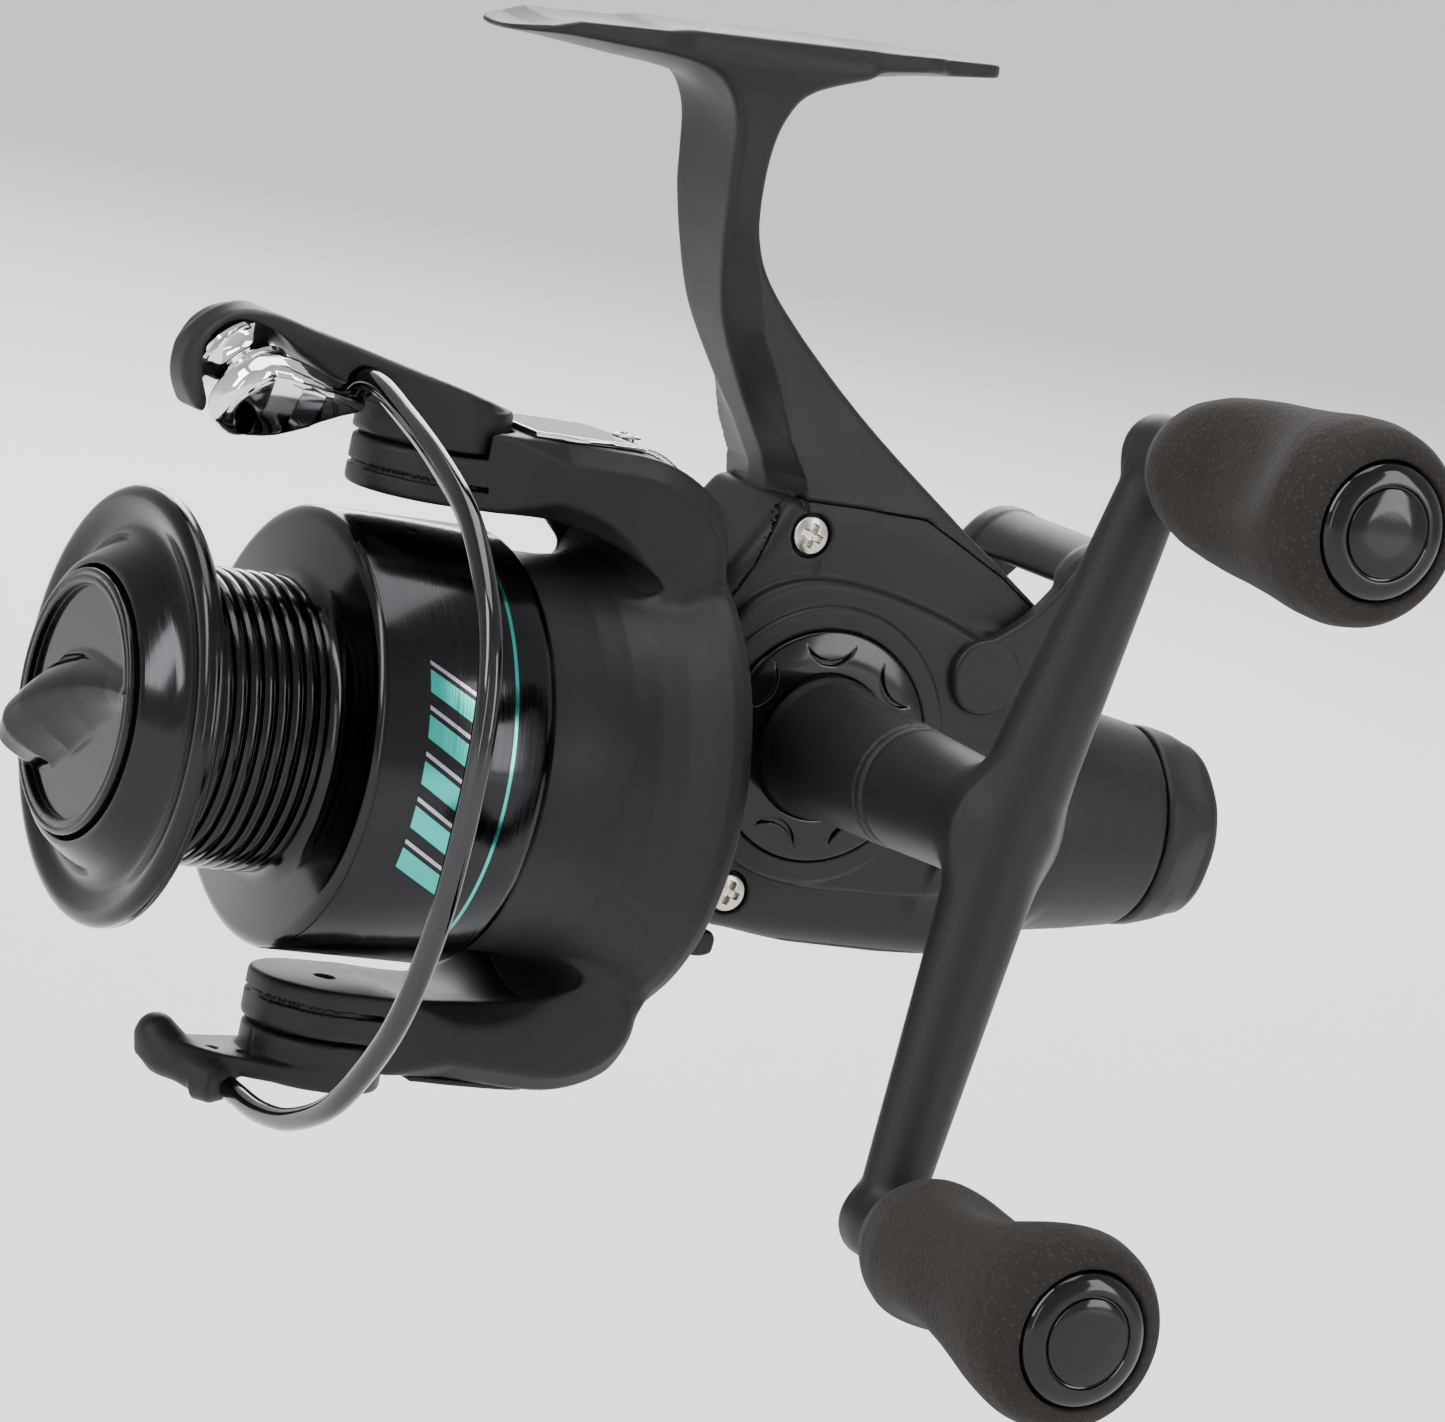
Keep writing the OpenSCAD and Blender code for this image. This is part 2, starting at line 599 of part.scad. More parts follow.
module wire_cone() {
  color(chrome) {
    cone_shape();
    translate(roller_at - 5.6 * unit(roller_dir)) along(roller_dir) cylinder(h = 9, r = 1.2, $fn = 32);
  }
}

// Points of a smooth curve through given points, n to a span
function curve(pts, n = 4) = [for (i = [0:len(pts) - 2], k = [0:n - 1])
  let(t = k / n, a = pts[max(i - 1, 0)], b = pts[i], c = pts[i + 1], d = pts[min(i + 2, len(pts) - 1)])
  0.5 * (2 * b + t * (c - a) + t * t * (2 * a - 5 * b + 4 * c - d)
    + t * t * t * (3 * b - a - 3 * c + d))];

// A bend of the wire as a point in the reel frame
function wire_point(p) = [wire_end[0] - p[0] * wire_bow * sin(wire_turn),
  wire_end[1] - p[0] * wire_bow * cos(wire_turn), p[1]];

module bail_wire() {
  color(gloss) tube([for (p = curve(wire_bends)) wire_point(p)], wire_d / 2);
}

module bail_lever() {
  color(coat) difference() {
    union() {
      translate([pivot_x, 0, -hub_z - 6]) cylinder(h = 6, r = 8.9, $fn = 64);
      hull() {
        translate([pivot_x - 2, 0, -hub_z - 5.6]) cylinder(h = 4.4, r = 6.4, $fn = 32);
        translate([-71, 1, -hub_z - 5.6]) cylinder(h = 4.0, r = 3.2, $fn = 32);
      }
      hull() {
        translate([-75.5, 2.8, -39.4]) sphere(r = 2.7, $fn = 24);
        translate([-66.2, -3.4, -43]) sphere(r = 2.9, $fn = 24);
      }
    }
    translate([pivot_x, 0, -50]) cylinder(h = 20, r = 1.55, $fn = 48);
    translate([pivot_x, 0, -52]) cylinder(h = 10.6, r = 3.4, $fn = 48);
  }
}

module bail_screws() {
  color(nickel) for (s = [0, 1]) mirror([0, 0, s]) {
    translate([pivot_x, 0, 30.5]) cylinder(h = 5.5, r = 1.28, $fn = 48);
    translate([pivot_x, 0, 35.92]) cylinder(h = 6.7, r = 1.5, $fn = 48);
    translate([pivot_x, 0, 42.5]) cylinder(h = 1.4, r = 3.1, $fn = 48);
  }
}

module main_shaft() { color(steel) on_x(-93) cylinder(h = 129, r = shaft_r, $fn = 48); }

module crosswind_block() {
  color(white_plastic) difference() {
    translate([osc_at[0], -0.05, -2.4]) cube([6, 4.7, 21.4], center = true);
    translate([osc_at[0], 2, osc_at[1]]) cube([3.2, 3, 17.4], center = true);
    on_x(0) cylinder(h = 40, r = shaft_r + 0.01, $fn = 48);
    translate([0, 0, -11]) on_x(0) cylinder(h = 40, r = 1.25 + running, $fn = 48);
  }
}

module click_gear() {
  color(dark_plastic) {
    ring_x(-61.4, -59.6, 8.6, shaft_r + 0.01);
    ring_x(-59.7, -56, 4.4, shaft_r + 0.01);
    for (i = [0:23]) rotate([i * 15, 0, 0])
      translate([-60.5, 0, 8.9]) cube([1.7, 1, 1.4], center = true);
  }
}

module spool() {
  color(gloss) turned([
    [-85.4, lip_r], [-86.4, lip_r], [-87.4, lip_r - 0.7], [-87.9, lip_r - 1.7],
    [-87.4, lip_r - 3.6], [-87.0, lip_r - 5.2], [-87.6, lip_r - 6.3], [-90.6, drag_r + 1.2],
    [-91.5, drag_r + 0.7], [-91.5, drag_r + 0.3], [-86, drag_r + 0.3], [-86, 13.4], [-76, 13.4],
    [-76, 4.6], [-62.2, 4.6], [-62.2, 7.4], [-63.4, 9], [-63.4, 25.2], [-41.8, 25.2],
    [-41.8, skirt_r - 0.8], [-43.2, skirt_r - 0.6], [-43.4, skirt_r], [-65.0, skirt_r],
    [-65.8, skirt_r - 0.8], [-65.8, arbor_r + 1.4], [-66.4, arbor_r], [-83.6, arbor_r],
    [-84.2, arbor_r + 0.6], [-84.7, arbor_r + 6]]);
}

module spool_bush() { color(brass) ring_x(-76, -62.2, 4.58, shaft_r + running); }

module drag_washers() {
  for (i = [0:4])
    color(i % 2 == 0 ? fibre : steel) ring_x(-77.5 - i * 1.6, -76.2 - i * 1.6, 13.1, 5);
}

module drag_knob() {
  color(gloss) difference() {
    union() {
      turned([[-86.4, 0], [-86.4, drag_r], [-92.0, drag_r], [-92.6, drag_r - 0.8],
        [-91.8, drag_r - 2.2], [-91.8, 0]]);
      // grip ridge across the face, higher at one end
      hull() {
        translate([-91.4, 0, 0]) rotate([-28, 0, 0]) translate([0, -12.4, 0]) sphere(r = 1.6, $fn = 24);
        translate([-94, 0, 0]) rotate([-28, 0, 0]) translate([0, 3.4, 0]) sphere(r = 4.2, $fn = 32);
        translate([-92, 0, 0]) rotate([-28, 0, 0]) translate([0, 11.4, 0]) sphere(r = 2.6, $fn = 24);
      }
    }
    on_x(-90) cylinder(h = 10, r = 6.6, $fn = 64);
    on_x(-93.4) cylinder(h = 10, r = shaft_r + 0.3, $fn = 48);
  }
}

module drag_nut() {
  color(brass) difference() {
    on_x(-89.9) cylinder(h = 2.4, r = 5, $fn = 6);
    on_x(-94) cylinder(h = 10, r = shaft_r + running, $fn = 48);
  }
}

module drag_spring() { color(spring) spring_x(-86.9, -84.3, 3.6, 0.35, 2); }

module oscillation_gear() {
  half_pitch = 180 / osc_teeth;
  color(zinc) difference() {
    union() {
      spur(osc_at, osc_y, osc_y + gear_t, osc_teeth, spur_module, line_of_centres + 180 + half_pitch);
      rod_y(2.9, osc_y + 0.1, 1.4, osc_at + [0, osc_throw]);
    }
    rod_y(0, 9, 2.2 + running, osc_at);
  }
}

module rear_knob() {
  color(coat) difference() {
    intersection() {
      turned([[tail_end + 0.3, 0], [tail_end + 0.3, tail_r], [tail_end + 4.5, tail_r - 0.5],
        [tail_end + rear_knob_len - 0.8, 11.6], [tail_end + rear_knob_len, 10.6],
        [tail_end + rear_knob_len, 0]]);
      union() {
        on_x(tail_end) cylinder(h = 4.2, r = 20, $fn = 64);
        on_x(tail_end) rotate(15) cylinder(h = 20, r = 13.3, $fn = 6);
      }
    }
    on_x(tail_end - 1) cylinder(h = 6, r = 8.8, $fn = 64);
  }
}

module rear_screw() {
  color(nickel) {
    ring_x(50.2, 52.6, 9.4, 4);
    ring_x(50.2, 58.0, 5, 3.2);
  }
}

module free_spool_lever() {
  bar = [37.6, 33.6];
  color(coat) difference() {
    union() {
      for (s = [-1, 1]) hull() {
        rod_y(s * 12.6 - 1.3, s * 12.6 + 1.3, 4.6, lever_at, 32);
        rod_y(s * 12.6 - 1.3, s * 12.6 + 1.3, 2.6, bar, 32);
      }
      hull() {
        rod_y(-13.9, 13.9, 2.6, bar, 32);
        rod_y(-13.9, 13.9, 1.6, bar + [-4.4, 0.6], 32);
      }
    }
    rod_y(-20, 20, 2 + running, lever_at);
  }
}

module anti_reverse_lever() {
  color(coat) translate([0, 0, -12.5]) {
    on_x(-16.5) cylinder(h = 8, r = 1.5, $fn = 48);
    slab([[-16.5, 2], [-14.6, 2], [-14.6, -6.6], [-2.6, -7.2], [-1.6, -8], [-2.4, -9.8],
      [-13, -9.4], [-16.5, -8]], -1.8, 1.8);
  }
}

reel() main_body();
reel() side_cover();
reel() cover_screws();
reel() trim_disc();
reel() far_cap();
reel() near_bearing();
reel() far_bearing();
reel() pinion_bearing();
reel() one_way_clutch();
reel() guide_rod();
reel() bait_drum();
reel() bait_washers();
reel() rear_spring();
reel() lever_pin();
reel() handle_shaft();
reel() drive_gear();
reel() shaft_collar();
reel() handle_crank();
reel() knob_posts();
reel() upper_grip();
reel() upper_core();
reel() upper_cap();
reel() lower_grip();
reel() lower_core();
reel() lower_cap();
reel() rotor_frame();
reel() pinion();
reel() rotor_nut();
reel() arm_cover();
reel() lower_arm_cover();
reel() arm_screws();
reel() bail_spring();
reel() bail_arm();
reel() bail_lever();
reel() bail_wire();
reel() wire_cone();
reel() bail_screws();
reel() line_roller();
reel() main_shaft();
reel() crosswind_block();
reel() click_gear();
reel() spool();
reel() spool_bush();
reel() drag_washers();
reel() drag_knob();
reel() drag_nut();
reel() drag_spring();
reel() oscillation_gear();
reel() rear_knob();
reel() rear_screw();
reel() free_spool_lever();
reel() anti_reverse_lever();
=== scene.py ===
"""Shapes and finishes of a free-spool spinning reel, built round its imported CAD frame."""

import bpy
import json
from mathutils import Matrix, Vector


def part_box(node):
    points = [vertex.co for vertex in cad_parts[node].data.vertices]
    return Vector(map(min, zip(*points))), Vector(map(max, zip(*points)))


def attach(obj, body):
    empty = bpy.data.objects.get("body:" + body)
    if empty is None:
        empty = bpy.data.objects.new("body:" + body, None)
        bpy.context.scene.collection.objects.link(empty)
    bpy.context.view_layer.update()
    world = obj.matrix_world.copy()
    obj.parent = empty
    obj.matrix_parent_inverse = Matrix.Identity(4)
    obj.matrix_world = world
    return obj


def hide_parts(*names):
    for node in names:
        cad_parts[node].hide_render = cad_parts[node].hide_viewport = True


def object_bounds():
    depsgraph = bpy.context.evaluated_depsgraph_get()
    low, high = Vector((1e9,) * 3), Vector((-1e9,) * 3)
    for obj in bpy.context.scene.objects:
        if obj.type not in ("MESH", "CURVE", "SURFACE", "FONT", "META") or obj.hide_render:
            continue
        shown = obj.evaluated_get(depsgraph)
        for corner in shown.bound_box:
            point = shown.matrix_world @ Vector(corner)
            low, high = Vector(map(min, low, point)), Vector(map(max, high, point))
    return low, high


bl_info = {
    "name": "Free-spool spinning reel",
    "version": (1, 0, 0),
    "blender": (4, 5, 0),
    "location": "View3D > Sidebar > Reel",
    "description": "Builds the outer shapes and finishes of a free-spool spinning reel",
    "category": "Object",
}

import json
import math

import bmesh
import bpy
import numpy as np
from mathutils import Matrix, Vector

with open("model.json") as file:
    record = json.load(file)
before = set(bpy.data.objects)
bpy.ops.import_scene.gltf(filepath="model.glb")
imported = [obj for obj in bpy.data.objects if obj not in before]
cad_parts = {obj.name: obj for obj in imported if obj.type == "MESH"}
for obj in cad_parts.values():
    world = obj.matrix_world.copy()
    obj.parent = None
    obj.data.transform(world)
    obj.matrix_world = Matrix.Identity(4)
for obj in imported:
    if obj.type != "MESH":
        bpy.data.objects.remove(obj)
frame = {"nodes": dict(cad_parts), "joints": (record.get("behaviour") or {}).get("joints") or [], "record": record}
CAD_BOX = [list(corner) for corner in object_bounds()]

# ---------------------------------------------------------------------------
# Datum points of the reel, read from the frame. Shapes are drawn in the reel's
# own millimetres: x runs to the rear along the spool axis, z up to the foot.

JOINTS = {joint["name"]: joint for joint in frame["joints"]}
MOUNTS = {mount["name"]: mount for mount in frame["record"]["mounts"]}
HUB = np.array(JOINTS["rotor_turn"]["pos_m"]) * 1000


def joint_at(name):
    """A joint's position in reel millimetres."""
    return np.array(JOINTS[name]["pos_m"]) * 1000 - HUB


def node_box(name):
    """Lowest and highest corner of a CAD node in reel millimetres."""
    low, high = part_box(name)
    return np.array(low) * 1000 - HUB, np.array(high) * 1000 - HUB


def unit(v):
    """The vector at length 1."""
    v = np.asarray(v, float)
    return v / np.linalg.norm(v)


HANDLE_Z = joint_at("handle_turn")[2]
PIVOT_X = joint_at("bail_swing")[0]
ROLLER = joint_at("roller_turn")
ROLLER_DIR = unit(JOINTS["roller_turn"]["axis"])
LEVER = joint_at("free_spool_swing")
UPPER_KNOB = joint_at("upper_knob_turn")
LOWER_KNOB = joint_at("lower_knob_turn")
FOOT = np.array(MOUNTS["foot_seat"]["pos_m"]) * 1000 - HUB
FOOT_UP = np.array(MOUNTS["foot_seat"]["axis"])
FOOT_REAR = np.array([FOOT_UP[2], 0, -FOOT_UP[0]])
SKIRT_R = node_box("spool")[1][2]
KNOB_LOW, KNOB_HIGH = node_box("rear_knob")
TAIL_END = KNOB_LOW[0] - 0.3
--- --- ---
Extract exactly and only the span of lines that begins at the line containing "reel() drag_nut();" and ends at the line containing "if empty is".

**Written solution:**
reel() drag_nut();
reel() drag_spring();
reel() oscillation_gear();
reel() rear_knob();
reel() rear_screw();
reel() free_spool_lever();
reel() anti_reverse_lever();
=== scene.py ===
"""Shapes and finishes of a free-spool spinning reel, built round its imported CAD frame."""

import bpy
import json
from mathutils import Matrix, Vector


def part_box(node):
    points = [vertex.co for vertex in cad_parts[node].data.vertices]
    return Vector(map(min, zip(*points))), Vector(map(max, zip(*points)))


def attach(obj, body):
    empty = bpy.data.objects.get("body:" + body)
    if empty is None:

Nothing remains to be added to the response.